• Modeling code records:
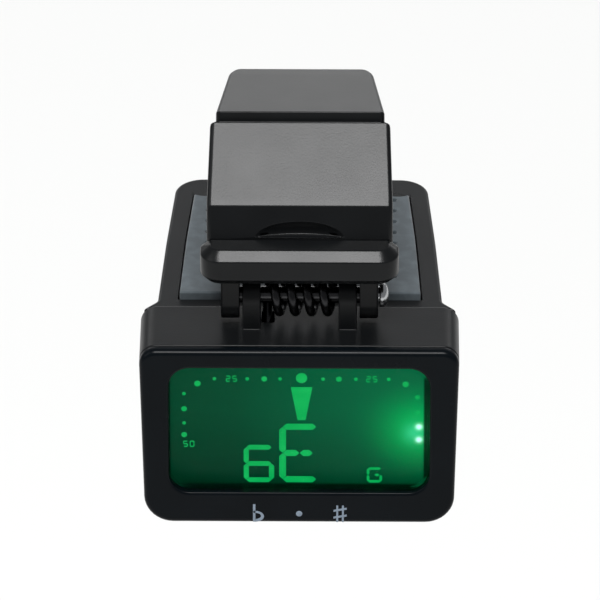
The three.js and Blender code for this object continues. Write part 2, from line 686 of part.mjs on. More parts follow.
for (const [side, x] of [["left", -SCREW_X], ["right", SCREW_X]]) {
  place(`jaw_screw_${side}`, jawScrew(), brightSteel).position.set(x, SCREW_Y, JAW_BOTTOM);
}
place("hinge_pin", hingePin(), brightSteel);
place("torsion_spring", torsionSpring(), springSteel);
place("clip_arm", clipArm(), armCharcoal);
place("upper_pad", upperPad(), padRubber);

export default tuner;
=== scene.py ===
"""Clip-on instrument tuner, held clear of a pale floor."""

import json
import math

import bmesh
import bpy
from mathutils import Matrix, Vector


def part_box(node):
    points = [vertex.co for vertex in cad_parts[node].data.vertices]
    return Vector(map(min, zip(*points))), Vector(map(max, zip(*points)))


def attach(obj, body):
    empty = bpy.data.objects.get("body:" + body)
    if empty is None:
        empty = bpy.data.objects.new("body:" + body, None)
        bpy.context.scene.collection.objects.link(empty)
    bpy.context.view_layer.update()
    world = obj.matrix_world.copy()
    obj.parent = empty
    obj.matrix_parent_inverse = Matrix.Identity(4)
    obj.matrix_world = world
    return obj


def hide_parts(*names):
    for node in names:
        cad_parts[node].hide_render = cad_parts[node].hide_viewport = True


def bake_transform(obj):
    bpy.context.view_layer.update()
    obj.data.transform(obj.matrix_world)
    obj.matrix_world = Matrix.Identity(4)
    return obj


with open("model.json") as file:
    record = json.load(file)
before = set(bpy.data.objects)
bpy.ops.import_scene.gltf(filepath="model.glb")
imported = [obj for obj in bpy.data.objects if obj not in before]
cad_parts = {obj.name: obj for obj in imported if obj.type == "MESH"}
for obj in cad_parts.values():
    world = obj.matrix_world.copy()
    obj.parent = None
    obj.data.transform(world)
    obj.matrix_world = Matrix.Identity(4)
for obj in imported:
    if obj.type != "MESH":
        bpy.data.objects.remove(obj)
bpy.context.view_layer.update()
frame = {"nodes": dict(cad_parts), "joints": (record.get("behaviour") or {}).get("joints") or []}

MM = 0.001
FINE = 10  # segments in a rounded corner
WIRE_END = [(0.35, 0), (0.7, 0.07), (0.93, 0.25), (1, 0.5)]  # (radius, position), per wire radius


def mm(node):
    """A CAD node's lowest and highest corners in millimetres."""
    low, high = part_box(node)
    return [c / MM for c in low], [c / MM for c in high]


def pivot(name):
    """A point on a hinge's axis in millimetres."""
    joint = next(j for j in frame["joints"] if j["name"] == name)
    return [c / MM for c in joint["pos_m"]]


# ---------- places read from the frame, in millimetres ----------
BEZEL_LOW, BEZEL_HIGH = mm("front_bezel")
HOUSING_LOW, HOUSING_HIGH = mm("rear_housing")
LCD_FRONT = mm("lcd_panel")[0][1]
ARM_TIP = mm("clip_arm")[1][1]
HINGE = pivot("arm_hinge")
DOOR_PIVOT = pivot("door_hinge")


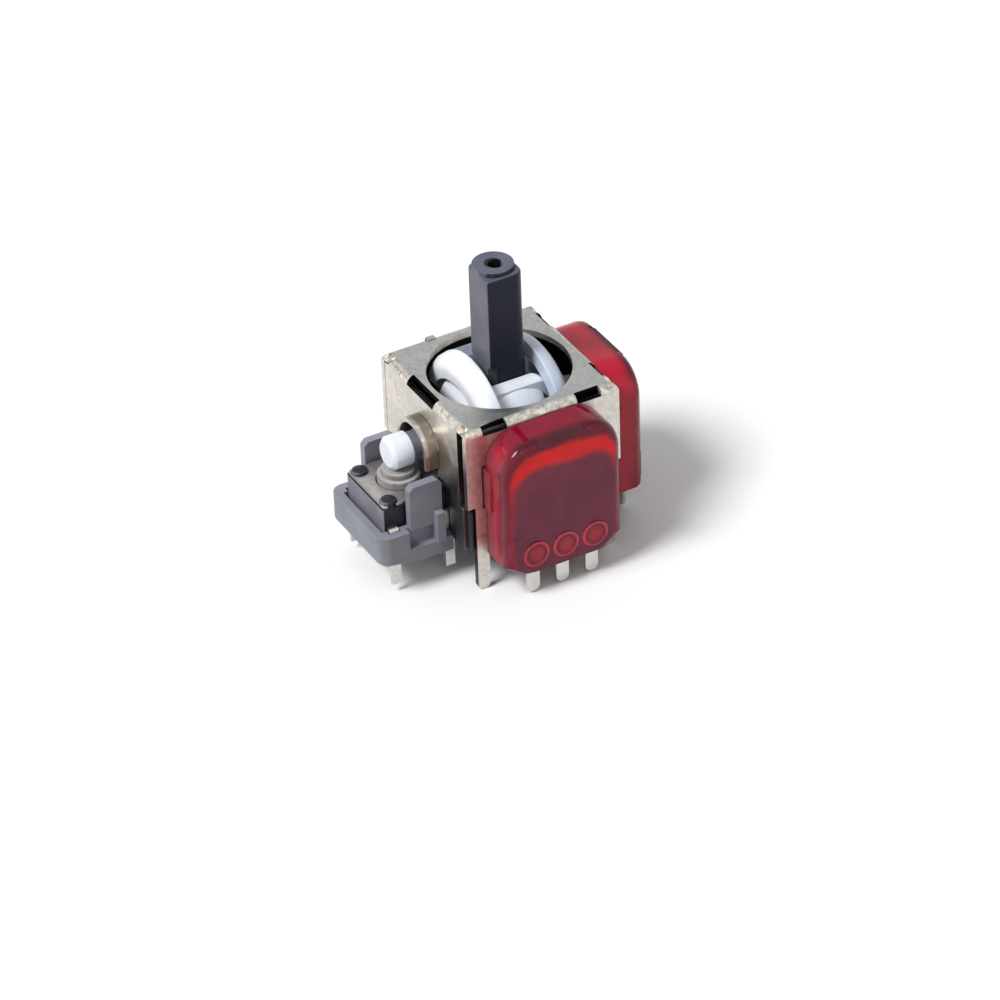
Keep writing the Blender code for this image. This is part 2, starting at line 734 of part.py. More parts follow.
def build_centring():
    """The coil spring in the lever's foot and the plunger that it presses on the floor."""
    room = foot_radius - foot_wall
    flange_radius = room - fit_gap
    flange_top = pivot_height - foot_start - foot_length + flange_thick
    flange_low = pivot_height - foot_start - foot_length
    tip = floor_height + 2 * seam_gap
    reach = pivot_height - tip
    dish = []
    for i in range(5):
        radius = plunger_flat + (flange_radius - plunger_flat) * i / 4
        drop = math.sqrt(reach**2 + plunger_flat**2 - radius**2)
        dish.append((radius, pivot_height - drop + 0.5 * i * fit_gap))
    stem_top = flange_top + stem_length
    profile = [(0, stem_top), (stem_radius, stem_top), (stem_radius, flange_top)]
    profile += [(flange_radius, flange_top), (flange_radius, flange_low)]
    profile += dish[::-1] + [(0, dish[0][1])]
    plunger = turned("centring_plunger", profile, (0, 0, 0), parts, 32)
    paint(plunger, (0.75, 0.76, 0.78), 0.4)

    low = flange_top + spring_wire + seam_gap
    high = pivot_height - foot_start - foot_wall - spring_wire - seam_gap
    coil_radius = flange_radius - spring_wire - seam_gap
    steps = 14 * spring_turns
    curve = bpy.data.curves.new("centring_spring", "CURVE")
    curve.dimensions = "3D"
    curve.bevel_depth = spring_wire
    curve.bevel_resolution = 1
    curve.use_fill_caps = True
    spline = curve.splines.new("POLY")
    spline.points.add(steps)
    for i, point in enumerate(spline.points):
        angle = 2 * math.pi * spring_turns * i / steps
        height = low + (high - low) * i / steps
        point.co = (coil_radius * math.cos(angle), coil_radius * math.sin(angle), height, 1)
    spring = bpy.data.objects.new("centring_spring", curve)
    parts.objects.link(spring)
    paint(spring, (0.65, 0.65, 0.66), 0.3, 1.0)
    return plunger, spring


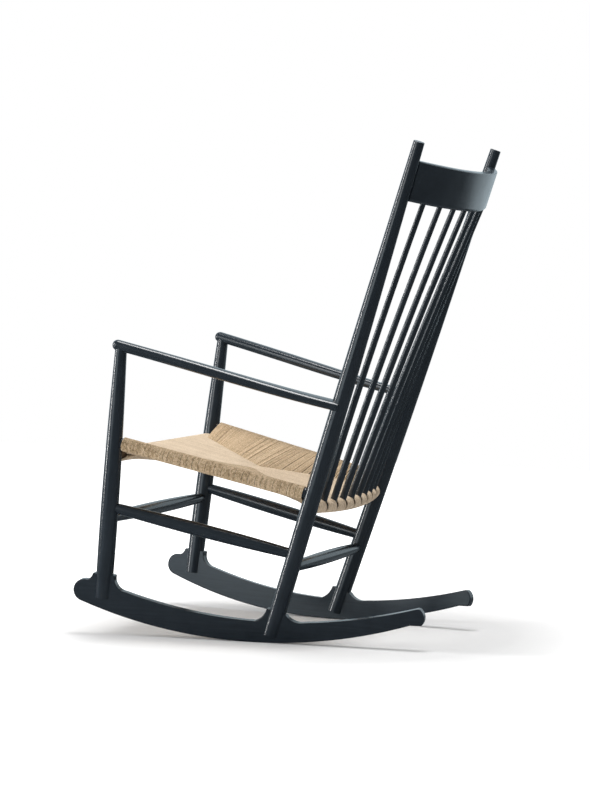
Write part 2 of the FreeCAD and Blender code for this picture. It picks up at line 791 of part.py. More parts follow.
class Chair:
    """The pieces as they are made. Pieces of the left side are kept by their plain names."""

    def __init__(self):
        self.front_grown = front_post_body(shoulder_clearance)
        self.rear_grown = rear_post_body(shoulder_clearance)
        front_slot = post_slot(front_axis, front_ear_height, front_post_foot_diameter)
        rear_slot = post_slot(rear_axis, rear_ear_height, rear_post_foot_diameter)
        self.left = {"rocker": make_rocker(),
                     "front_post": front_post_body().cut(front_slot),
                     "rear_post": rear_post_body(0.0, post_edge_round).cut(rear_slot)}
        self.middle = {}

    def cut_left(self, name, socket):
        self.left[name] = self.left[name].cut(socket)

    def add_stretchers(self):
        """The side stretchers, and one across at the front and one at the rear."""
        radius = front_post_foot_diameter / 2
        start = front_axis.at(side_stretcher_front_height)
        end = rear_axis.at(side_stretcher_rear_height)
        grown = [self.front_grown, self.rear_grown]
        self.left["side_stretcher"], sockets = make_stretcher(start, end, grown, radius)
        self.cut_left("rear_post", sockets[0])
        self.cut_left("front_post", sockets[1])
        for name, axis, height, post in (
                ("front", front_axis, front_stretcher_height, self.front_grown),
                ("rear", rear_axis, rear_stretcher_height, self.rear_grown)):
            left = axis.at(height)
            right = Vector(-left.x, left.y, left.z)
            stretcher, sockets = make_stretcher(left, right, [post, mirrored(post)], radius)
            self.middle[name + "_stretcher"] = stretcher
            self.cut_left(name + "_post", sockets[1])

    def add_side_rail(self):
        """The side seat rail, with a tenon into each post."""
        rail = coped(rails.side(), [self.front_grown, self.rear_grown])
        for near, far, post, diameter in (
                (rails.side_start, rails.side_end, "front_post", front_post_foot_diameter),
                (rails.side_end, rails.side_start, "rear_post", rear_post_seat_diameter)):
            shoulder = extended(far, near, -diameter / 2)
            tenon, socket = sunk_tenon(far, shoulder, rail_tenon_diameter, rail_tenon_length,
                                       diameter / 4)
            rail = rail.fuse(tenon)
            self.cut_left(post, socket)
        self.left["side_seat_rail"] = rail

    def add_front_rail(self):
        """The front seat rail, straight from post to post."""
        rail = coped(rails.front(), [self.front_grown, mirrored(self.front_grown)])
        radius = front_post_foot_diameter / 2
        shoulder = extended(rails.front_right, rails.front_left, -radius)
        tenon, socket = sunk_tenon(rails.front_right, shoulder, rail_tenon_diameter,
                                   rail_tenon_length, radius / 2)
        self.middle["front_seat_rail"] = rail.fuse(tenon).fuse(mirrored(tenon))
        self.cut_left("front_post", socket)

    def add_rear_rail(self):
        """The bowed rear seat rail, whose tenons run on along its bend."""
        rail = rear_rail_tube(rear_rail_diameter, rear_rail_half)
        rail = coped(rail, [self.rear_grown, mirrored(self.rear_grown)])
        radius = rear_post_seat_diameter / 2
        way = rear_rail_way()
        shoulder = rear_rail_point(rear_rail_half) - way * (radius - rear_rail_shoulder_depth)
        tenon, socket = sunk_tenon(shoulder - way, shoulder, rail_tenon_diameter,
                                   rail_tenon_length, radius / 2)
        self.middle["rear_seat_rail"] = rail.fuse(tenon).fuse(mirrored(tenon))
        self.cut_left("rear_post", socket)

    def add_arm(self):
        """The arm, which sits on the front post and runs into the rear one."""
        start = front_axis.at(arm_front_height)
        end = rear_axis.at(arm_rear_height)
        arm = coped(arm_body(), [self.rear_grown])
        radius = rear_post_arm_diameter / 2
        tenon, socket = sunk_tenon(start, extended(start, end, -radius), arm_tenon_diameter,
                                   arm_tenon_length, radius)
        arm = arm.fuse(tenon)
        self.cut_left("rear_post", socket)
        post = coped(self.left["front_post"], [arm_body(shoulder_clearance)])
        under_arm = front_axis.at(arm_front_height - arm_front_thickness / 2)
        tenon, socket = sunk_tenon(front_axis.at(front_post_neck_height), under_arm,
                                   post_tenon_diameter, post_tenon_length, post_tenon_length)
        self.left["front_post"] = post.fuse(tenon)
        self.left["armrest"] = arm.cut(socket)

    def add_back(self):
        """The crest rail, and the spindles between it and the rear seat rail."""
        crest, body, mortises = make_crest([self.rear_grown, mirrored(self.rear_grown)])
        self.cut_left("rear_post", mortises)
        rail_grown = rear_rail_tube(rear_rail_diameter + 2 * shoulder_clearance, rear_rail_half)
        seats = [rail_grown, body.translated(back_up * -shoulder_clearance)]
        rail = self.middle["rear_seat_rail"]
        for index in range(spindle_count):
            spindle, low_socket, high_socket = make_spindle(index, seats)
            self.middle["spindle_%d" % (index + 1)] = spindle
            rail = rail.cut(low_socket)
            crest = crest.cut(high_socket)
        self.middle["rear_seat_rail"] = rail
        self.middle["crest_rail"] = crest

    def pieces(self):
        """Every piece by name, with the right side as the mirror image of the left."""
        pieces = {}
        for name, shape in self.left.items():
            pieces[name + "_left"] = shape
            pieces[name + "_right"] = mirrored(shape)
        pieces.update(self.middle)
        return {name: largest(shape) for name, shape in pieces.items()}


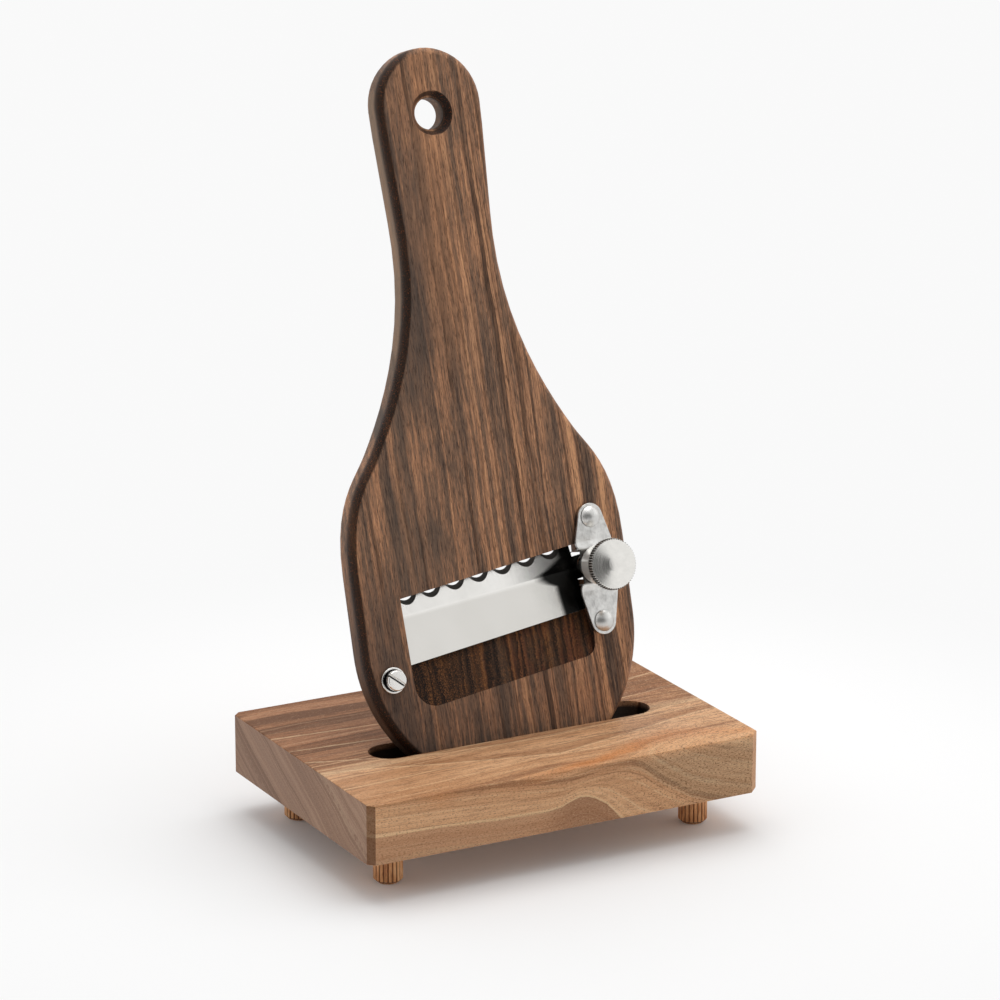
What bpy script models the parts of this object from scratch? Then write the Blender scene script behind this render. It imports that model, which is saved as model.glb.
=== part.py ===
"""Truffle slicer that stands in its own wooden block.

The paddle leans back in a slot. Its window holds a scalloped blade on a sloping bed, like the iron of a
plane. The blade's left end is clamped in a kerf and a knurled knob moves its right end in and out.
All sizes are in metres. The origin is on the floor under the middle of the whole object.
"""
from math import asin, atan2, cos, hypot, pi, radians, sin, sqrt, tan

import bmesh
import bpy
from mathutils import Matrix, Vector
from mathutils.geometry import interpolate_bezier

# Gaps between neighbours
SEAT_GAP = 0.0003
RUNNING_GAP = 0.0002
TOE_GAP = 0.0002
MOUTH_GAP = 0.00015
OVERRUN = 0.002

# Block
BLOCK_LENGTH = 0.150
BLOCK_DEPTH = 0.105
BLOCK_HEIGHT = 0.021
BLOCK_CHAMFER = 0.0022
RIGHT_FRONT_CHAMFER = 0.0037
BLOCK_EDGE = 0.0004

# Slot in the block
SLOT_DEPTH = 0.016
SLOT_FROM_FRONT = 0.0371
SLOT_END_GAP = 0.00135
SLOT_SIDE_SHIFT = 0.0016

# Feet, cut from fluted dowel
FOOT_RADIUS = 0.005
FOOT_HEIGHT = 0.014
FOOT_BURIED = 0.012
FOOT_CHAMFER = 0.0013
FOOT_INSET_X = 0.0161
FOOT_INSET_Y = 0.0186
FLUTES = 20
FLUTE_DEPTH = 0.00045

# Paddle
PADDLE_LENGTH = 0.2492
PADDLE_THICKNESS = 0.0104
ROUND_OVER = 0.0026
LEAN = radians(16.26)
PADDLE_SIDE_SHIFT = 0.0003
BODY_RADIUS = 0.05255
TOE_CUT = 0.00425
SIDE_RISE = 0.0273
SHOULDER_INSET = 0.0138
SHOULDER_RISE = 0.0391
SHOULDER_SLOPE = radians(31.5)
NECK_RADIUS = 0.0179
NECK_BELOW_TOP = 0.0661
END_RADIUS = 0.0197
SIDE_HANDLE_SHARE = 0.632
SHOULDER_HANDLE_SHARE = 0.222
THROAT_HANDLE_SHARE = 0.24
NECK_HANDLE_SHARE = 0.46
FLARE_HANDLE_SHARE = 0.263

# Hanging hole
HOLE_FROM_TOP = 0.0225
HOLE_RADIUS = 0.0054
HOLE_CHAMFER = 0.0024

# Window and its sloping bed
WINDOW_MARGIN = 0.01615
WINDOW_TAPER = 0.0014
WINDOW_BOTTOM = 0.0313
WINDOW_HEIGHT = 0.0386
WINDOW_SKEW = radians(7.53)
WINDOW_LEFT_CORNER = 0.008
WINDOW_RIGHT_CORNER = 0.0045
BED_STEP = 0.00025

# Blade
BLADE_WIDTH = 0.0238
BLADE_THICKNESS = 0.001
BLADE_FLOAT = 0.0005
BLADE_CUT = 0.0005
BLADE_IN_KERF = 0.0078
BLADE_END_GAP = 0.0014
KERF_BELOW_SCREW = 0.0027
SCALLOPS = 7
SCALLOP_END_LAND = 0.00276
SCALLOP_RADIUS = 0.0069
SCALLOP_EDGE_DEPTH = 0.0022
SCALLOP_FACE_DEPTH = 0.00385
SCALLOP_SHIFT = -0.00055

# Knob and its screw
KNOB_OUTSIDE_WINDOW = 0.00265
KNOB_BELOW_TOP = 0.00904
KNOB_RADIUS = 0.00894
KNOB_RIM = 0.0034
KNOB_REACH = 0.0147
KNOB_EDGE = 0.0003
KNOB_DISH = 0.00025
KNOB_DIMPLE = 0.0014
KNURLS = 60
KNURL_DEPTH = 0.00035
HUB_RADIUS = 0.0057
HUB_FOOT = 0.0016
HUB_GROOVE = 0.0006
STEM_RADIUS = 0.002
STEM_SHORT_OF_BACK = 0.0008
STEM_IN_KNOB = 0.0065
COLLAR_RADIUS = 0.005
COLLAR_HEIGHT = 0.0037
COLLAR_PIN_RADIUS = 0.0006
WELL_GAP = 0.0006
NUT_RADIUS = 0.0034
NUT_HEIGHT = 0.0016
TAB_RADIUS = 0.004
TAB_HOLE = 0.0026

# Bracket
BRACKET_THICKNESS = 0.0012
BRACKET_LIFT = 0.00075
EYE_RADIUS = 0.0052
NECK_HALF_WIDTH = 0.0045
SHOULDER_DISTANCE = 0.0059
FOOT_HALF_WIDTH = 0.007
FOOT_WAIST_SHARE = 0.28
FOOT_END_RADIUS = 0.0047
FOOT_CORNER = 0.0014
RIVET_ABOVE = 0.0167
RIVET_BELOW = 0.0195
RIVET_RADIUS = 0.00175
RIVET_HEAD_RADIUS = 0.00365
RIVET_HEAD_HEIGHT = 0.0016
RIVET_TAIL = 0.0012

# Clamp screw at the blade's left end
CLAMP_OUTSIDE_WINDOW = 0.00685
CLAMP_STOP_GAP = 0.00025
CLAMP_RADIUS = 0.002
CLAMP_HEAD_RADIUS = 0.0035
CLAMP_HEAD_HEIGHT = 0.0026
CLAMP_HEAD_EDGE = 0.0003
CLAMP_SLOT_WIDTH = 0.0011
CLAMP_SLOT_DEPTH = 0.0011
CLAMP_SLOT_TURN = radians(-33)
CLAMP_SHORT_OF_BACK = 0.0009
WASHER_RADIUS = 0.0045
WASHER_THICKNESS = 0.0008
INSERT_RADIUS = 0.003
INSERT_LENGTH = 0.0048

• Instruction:
From the records above, transcribe without alteration every line from the one with "What bpy script" to the one with "OVERRUN = 0.002", inclusive.

• Worked answer:
What bpy script models the parts of this object from scratch? Then write the Blender scene script behind this render. It imports that model, which is saved as model.glb.
=== part.py ===
"""Truffle slicer that stands in its own wooden block.

The paddle leans back in a slot. Its window holds a scalloped blade on a sloping bed, like the iron of a
plane. The blade's left end is clamped in a kerf and a knurled knob moves its right end in and out.
All sizes are in metres. The origin is on the floor under the middle of the whole object.
"""
from math import asin, atan2, cos, hypot, pi, radians, sin, sqrt, tan

import bmesh
import bpy
from mathutils import Matrix, Vector
from mathutils.geometry import interpolate_bezier

# Gaps between neighbours
SEAT_GAP = 0.0003
RUNNING_GAP = 0.0002
TOE_GAP = 0.0002
MOUTH_GAP = 0.00015
OVERRUN = 0.002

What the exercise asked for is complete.